■ Task requirements: Return all of the entries exactly, with nothing added or left out.

■ Material provided:
========================

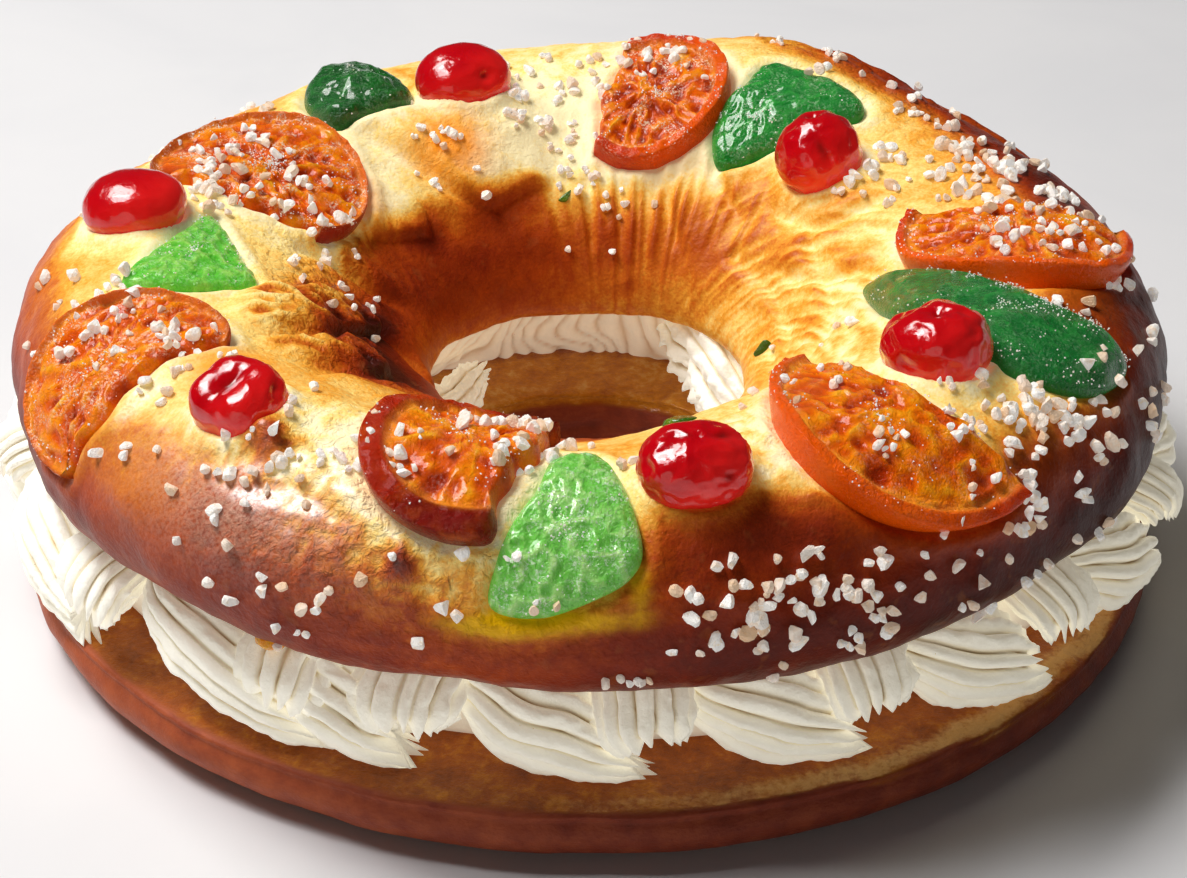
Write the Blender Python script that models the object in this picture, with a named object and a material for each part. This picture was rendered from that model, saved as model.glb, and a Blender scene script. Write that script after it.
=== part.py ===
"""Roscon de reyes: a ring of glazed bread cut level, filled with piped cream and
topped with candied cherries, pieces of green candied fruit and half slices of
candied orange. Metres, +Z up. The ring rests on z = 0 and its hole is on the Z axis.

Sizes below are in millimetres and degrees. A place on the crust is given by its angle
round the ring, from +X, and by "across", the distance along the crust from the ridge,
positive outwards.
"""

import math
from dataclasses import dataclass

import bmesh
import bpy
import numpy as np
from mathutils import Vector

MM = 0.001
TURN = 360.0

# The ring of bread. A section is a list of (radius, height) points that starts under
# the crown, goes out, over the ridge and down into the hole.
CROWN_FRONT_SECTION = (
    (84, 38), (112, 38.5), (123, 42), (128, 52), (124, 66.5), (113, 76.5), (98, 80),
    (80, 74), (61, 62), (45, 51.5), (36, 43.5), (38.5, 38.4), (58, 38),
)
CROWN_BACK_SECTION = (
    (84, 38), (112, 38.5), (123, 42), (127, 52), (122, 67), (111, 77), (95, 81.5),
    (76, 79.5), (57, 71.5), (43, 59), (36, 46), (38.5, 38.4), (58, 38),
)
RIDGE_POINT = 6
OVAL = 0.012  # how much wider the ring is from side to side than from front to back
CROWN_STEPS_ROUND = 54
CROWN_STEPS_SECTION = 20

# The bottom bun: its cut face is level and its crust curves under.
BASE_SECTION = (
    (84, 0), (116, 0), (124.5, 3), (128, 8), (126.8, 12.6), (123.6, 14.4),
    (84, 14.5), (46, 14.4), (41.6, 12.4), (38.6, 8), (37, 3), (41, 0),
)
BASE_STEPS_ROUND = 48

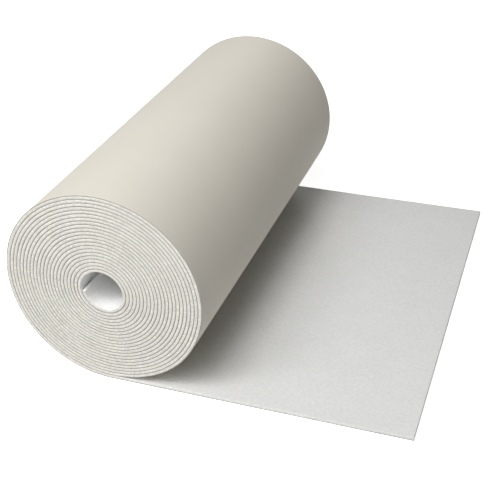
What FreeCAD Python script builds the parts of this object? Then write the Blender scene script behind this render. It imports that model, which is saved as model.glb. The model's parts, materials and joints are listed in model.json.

========================

■ Task solution:
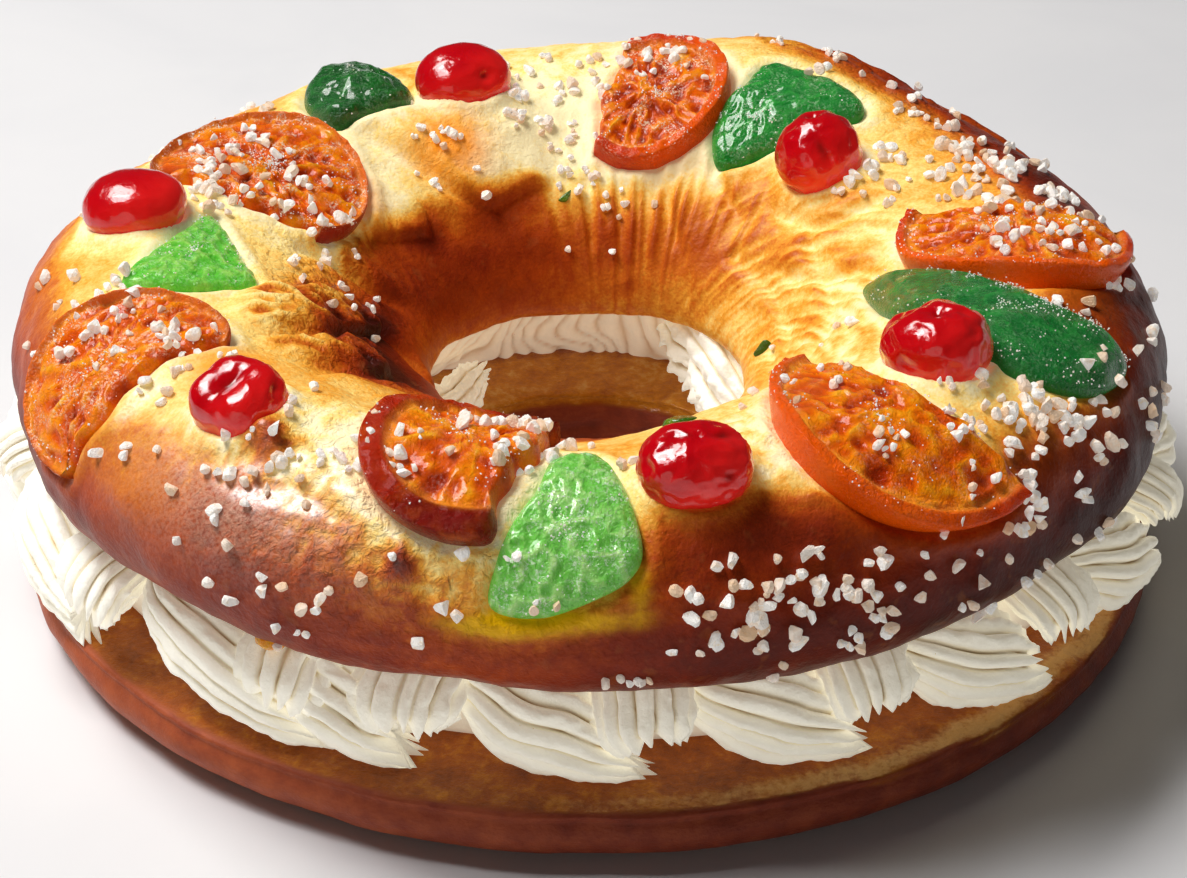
Write the Blender Python script that models the object in this picture, with a named object and a material for each part. This picture was rendered from that model, saved as model.glb, and a Blender scene script. Write that script after it.
=== part.py ===
"""Roscon de reyes: a ring of glazed bread cut level, filled with piped cream and
topped with candied cherries, pieces of green candied fruit and half slices of
candied orange. Metres, +Z up. The ring rests on z = 0 and its hole is on the Z axis.

Sizes below are in millimetres and degrees. A place on the crust is given by its angle
round the ring, from +X, and by "across", the distance along the crust from the ridge,
positive outwards.
"""

import math
from dataclasses import dataclass

import bmesh
import bpy
import numpy as np
from mathutils import Vector

MM = 0.001
TURN = 360.0

# The ring of bread. A section is a list of (radius, height) points that starts under
# the crown, goes out, over the ridge and down into the hole.
CROWN_FRONT_SECTION = (
    (84, 38), (112, 38.5), (123, 42), (128, 52), (124, 66.5), (113, 76.5), (98, 80),
    (80, 74), (61, 62), (45, 51.5), (36, 43.5), (38.5, 38.4), (58, 38),
)
CROWN_BACK_SECTION = (
    (84, 38), (112, 38.5), (123, 42), (127, 52), (122, 67), (111, 77), (95, 81.5),
    (76, 79.5), (57, 71.5), (43, 59), (36, 46), (38.5, 38.4), (58, 38),
)
RIDGE_POINT = 6
OVAL = 0.012  # how much wider the ring is from side to side than from front to back
CROWN_STEPS_ROUND = 54
CROWN_STEPS_SECTION = 20

# The bottom bun: its cut face is level and its crust curves under.
BASE_SECTION = (
    (84, 0), (116, 0), (124.5, 3), (128, 8), (126.8, 12.6), (123.6, 14.4),
    (84, 14.5), (46, 14.4), (41.6, 12.4), (38.6, 8), (37, 3), (41, 0),
)
BASE_STEPS_ROUND = 48

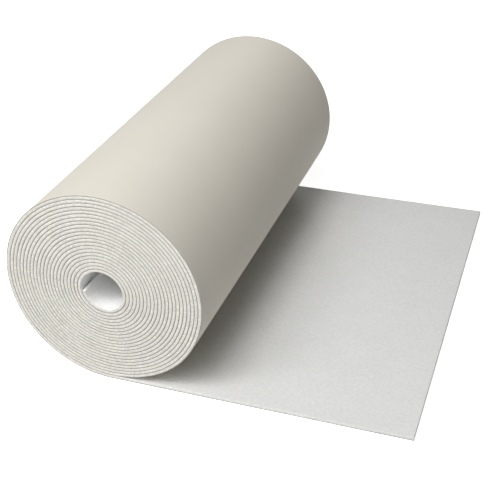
What FreeCAD Python script builds the parts of this object? Then write the Blender scene script behind this render. It imports that model, which is saved as model.glb. The model's parts, materials and joints are listed in model.json.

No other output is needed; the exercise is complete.